Con: If you lose your job, you and your family may be hosed if someone gets sick, and the system is very expensive.

ACA intends to get more people covered by insurance and accessing regular care without fear of rejection by insurance companies. People will generally not wait until an acute health problem becomes a serious illness if they have access to a doctor on a regular basis. ACA eliminates the pre-existing condition issue by requiring health insurers to accept all comers - but this increases risk to the insurer so they have baked into the plan the “mandate” you may have heard about. The Mandate is that everyone must buy into the system (buy health insurance) so the risk is offset by more customers. The Mandate really only affects those who, today, could get insurance, but choose not to. For those insured under your employer, the mandate does not really affect you. For those that cannot afford to purchase health insurance, the state will help them afford it (under the theory that healthy peopel are less expensive and more productive). There are a lot of other provisions in the ACA that deal with allowing children to stay on their parent’s insurance policy until they are 26, etc. The goals of the ACA are to get more (if not everyone) insured, and control the cost of health care by enlarging the risk pool, by using the same system of health insurers and hopsitals that are being used today.

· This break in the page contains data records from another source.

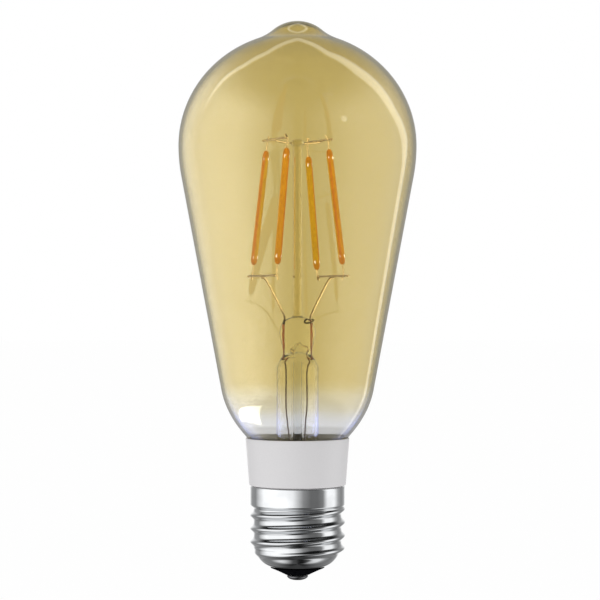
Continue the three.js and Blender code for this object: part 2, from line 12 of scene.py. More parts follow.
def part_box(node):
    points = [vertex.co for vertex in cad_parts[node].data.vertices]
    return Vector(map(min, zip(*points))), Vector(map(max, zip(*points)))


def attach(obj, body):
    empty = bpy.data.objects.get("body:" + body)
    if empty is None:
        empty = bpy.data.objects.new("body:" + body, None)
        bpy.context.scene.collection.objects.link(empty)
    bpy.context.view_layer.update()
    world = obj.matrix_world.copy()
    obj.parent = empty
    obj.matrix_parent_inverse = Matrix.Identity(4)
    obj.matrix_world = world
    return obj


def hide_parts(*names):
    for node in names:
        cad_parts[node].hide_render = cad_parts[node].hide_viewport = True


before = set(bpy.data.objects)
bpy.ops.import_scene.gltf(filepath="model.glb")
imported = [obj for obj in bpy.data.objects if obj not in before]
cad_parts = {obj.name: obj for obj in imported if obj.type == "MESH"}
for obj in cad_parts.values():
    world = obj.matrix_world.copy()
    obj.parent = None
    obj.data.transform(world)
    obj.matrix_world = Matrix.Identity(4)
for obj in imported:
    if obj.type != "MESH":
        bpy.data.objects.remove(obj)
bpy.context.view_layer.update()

# Builds the looks of an amber filament light bulb around its packed CAD model. The bulb stands
# upright on the Z axis, with the cap's centre contact at the origin. Lengths are in metres.

bl_info = {
    "name": "Amber Filament Bulb",
    "version": (1, 0, 0),
    "blender": (4, 5, 0),
    "location": "3D View > Sidebar > Bulb",
    "description": "Makes an amber glass filament bulb with an E27 cap, piece by piece",
    "category": "Add Mesh",
}

MM = 0.001
BODY = "root"
FULL_TURN = 2 * math.pi
QUARTER_TURN = math.pi / 2
WELD = 1e-7  # points nearer than this become one


def level(node):
    """Lowest and highest z of a CAD node."""
    low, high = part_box(node)
    return low.z, high.z


def half_width(node):
    """Half the size of a CAD node along X."""
    low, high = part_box(node)
    return (high.x - low.x) / 2


def middle(node):
    """Middle of a CAD node's box."""
    low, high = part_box(node)
    return (low + high) / 2


NECK_BOTTOM, GLASS_TOP = level("glass_envelope")
COLLAR_BOTTOM = level("screw_shell")[1] + 0.3 * MM
COLLAR_TOP = level("collar_housing")[1]
CAGE_TOP = middle("top_cross_wire_left").z
CAGE_BOTTOM = middle("bottom_cross_wire_left").z
PRESS_TOP = level("stem_flare")[1]


# ---------------------------------------------------------------- sizes and colours


class GlassSettings(PropertyGroup):
    """Sizes and tint of the blown glass bulb."""

    wall: FloatProperty(
        name="Wall", description="Thickness of the glass",
        default=0.8 * MM, min=0.2 * MM, unit="LENGTH",
    )
    widest: FloatProperty(
        name="Widest Radius", description="Radius at the widest place",
        default=half_width("glass_envelope"), min=10 * MM, unit="LENGTH",
    )
    tint: FloatVectorProperty(
        name="Amber Tint", description="Colour of the tinted part of the glass",
        subtype="COLOR", size=3, default=(0.75, 0.655, 0.36), min=0, max=1,
    )
    clear: FloatVectorProperty(
        name="Clear Glass", description="Colour of the glass where the tint has run out",
        subtype="COLOR", size=3, default=(0.84, 0.84, 0.835), min=0, max=1,
    )
    tint_start: FloatProperty(
        name="Tint Start", description="Height at which the tint begins to show",
        default=COLLAR_TOP + 4.5 * MM, unit="LENGTH",
    )
    tint_full: FloatProperty(
        name="Tint Full", description="Height above which the tint is full",
        default=COLLAR_TOP + 16.5 * MM, unit="LENGTH",
    )
    steps: IntProperty(
        name="Steps Round", description="Faces round the glass", default=160, min=24,
    )


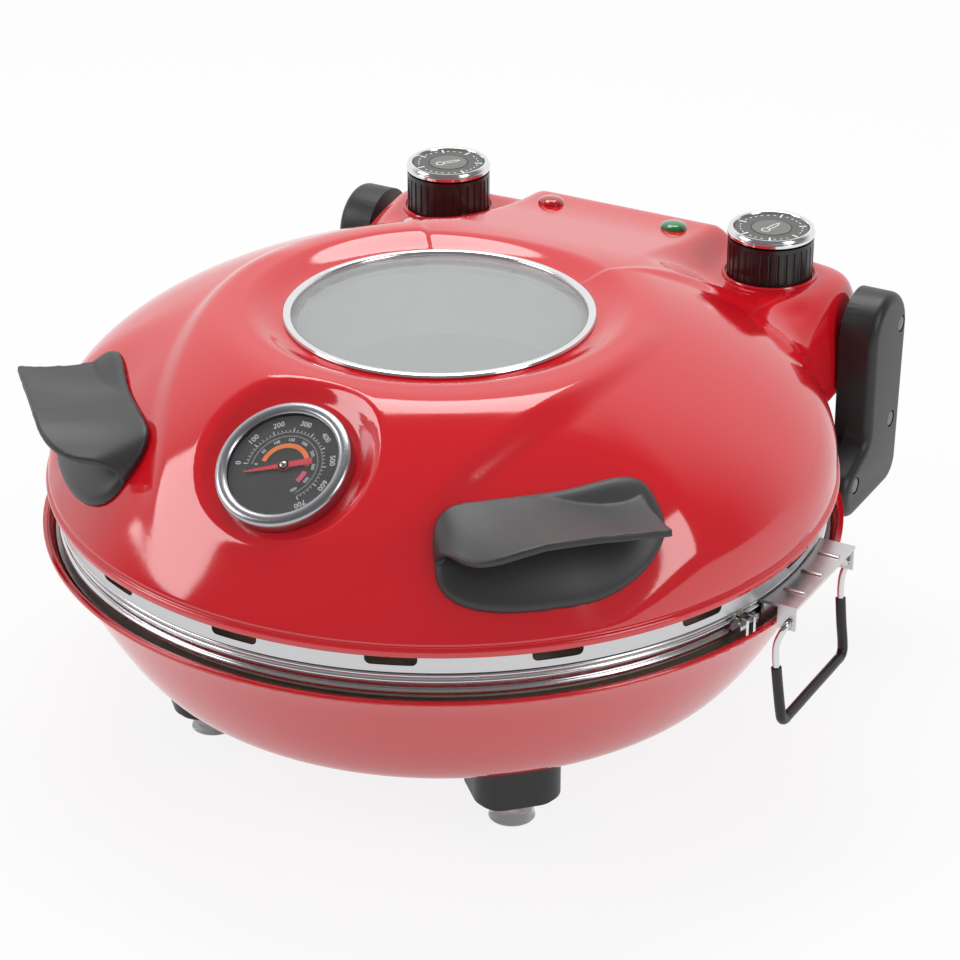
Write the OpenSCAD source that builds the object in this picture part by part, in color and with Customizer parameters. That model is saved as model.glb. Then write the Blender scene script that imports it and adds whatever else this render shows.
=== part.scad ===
// Electric pizza maker. A deep bowl on four feet holds a baking stone in a steel hoop. A domed lid
// with a window, a thermometer, two knobs and two handles swings on two arms at the back.
// The origin is on the bowl's axis, on the table. +Z is up, -Y is the front, +X is the right.

/* [Bowl] */
// Radius of the bowl over its rim
bowl_r = 180; // [178:0.5:184]
// Height of the bowl's rim above the table
rim_z = 101; // [97:0.5:105]
// Depth of the bowl below its rim
bowl_depth = 63; // [60:0.5:66]
// Radius at which the wall meets the floor
bowl_floor_r = 136; // [132:0.5:140]
// Sheet thickness of the bowl
bowl_t = 1.4; // [1:0.1:2]
// Radius of the rolled bead along the rim
bead_r = 1.6; // [1.2:0.1:2]

/* [Feet] */
// How far each foot's middle stands inside the bowl's floor
foot_inset = 26.4; // [24:0.2:32]
// Width of a foot
foot_w = 38.6; // [36:0.2:42]
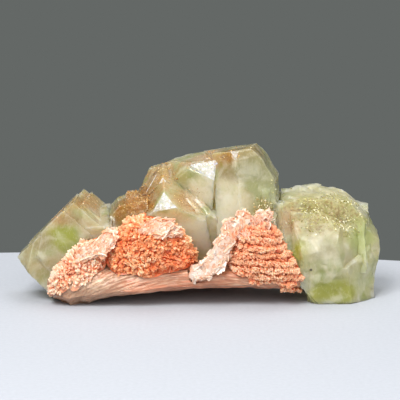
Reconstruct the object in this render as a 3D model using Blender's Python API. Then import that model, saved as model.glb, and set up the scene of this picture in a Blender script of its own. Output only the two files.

Pro: More people covered under health insurance, healthier workforce, less instances of people losing everything if a family member gets sick, less passing the costs of the uninsured onto the insured.
Con: Costs are not well understood as well as how to pay for the program before savings begin to arrive, and uses the current expensive health insurance infrastructure.

Universal Health Care (UHC) is generally referring to the health systems used in other countries where the state manages the health care system. In UHC, there may only be one insurer - the state, who decides how it will pay doctors and hospitals for each procedure, supplies, etc. When someone gets sick, as a citizen of that country, they are eligible for health care, whether or not they are employed or have a health condition. Doctors do not need to have contracts with all the insurance companies because they are only dealing with the state. I do not know if employers pay taxes for this privilege, or if it us all financed thru higher taxes on the populace (a British, Canadian, or Australian doper can tell you). There are no pre-existing conditions, and getting sick while you are out of work will not necessarily mean financial doom (as it may in the US). Citizens who can afford it can purchase additional insurance policies that perhaps prvide more coverage. Under UHC, there is some debate about long waits to recieve treatments, but I will let other dopers comment on that. UHC means everyone is paying to be in the risk pool, and everyone is covered.

Pro: Everyone is covered. No need to worry about insurance if you lose your job, or want to take time off, or start a business, etc.
Con: Costs are better understood, but are considered high by US standards relative to taxes.

Have you been following this thread in GD?

La la la. I’m bumping this, ostensibly to find out if the OP found any of it helpful, but mostly because I spent an afternoon writing it and I don’t want it fading into obscurity so quickly.